*Instruction*: Please give the data below again in full, exactly as it stands.

*Information supplied*:
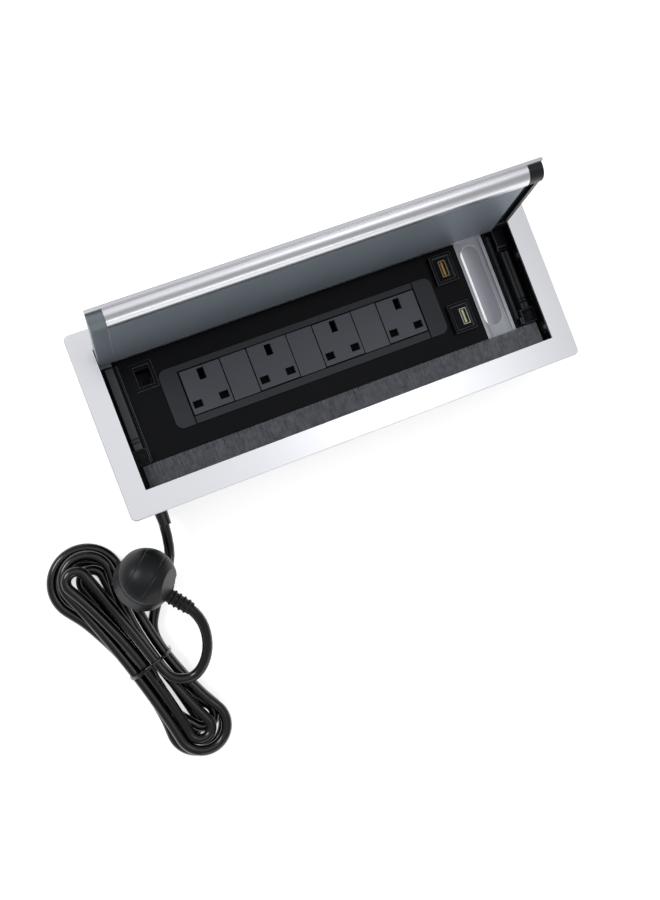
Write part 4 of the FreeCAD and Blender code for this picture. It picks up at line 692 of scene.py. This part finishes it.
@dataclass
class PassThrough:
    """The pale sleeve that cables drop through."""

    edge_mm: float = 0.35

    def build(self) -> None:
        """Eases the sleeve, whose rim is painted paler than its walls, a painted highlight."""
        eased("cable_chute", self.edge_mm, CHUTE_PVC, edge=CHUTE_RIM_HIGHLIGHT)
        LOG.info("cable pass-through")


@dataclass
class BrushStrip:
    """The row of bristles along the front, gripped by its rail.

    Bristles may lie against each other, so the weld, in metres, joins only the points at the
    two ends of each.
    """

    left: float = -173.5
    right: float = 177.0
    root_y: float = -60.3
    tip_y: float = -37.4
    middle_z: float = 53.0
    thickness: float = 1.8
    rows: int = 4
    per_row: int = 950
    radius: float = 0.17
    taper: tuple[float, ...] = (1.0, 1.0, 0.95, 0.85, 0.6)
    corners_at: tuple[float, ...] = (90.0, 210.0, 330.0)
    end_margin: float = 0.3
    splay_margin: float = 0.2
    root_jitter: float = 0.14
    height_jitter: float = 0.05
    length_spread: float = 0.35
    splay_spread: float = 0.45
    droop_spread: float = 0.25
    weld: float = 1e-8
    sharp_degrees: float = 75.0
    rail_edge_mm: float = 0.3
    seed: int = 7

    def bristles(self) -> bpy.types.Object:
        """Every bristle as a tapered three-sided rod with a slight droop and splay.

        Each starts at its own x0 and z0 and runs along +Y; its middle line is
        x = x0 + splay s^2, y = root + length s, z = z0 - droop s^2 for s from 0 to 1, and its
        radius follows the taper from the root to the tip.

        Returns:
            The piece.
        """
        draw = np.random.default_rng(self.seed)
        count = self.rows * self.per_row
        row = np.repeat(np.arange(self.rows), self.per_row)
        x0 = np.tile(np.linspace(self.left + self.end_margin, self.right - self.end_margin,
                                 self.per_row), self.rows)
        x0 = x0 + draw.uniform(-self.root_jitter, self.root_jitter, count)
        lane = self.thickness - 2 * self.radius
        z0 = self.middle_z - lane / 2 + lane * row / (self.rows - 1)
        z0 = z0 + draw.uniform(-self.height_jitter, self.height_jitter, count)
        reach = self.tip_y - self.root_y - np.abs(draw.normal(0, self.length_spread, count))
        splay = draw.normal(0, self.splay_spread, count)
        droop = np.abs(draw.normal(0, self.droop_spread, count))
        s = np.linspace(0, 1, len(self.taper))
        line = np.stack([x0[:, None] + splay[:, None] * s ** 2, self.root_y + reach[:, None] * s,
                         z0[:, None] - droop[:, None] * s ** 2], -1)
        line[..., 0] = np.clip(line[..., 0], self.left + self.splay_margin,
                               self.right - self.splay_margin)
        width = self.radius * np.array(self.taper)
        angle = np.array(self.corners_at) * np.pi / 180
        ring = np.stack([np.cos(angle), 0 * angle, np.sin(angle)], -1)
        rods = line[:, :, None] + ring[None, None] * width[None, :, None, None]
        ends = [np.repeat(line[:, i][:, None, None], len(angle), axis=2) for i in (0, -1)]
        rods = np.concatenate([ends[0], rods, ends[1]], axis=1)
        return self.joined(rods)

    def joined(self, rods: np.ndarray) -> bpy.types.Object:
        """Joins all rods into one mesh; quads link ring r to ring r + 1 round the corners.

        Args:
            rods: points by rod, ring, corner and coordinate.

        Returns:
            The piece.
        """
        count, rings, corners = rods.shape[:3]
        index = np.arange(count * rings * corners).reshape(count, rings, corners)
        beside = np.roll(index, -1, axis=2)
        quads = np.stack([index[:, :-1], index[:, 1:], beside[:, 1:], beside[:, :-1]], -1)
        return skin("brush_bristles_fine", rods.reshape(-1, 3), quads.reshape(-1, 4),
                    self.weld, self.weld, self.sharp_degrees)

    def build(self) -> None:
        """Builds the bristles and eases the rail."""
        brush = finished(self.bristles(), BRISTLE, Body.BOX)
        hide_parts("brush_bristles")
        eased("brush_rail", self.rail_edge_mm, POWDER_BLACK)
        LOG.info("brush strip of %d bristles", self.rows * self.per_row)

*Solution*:
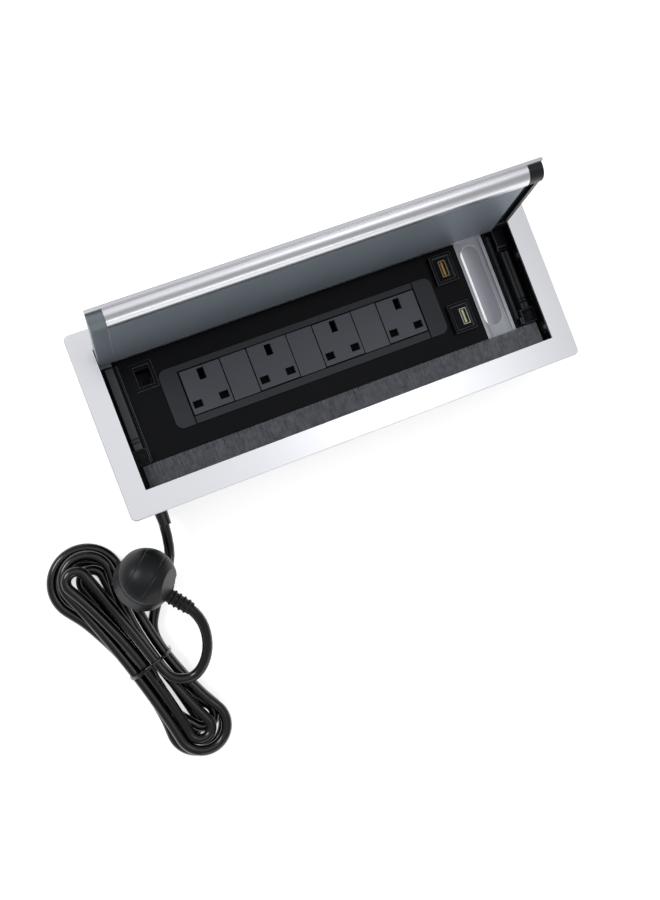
Write part 4 of the FreeCAD and Blender code for this picture. It picks up at line 692 of scene.py. This part finishes it.
@dataclass
class PassThrough:
    """The pale sleeve that cables drop through."""

    edge_mm: float = 0.35

    def build(self) -> None:
        """Eases the sleeve, whose rim is painted paler than its walls, a painted highlight."""
        eased("cable_chute", self.edge_mm, CHUTE_PVC, edge=CHUTE_RIM_HIGHLIGHT)
        LOG.info("cable pass-through")


@dataclass
class BrushStrip:
    """The row of bristles along the front, gripped by its rail.

    Bristles may lie against each other, so the weld, in metres, joins only the points at the
    two ends of each.
    """

    left: float = -173.5
    right: float = 177.0
    root_y: float = -60.3
    tip_y: float = -37.4
    middle_z: float = 53.0
    thickness: float = 1.8
    rows: int = 4
    per_row: int = 950
    radius: float = 0.17
    taper: tuple[float, ...] = (1.0, 1.0, 0.95, 0.85, 0.6)
    corners_at: tuple[float, ...] = (90.0, 210.0, 330.0)
    end_margin: float = 0.3
    splay_margin: float = 0.2
    root_jitter: float = 0.14
    height_jitter: float = 0.05
    length_spread: float = 0.35
    splay_spread: float = 0.45
    droop_spread: float = 0.25
    weld: float = 1e-8
    sharp_degrees: float = 75.0
    rail_edge_mm: float = 0.3
    seed: int = 7

    def bristles(self) -> bpy.types.Object:
        """Every bristle as a tapered three-sided rod with a slight droop and splay.

        Each starts at its own x0 and z0 and runs along +Y; its middle line is
        x = x0 + splay s^2, y = root + length s, z = z0 - droop s^2 for s from 0 to 1, and its
        radius follows the taper from the root to the tip.

        Returns:
            The piece.
        """
        draw = np.random.default_rng(self.seed)
        count = self.rows * self.per_row
        row = np.repeat(np.arange(self.rows), self.per_row)
        x0 = np.tile(np.linspace(self.left + self.end_margin, self.right - self.end_margin,
                                 self.per_row), self.rows)
        x0 = x0 + draw.uniform(-self.root_jitter, self.root_jitter, count)
        lane = self.thickness - 2 * self.radius
        z0 = self.middle_z - lane / 2 + lane * row / (self.rows - 1)
        z0 = z0 + draw.uniform(-self.height_jitter, self.height_jitter, count)
        reach = self.tip_y - self.root_y - np.abs(draw.normal(0, self.length_spread, count))
        splay = draw.normal(0, self.splay_spread, count)
        droop = np.abs(draw.normal(0, self.droop_spread, count))
        s = np.linspace(0, 1, len(self.taper))
        line = np.stack([x0[:, None] + splay[:, None] * s ** 2, self.root_y + reach[:, None] * s,
                         z0[:, None] - droop[:, None] * s ** 2], -1)
        line[..., 0] = np.clip(line[..., 0], self.left + self.splay_margin,
                               self.right - self.splay_margin)
        width = self.radius * np.array(self.taper)
        angle = np.array(self.corners_at) * np.pi / 180
        ring = np.stack([np.cos(angle), 0 * angle, np.sin(angle)], -1)
        rods = line[:, :, None] + ring[None, None] * width[None, :, None, None]
        ends = [np.repeat(line[:, i][:, None, None], len(angle), axis=2) for i in (0, -1)]
        rods = np.concatenate([ends[0], rods, ends[1]], axis=1)
        return self.joined(rods)

    def joined(self, rods: np.ndarray) -> bpy.types.Object:
        """Joins all rods into one mesh; quads link ring r to ring r + 1 round the corners.

        Args:
            rods: points by rod, ring, corner and coordinate.

        Returns:
            The piece.
        """
        count, rings, corners = rods.shape[:3]
        index = np.arange(count * rings * corners).reshape(count, rings, corners)
        beside = np.roll(index, -1, axis=2)
        quads = np.stack([index[:, :-1], index[:, 1:], beside[:, 1:], beside[:, :-1]], -1)
        return skin("brush_bristles_fine", rods.reshape(-1, 3), quads.reshape(-1, 4),
                    self.weld, self.weld, self.sharp_degrees)

    def build(self) -> None:
        """Builds the bristles and eases the rail."""
        brush = finished(self.bristles(), BRISTLE, Body.BOX)
        hide_parts("brush_bristles")
        eased("brush_rail", self.rail_edge_mm, POWDER_BLACK)
        LOG.info("brush strip of %d bristles", self.rows * self.per_row)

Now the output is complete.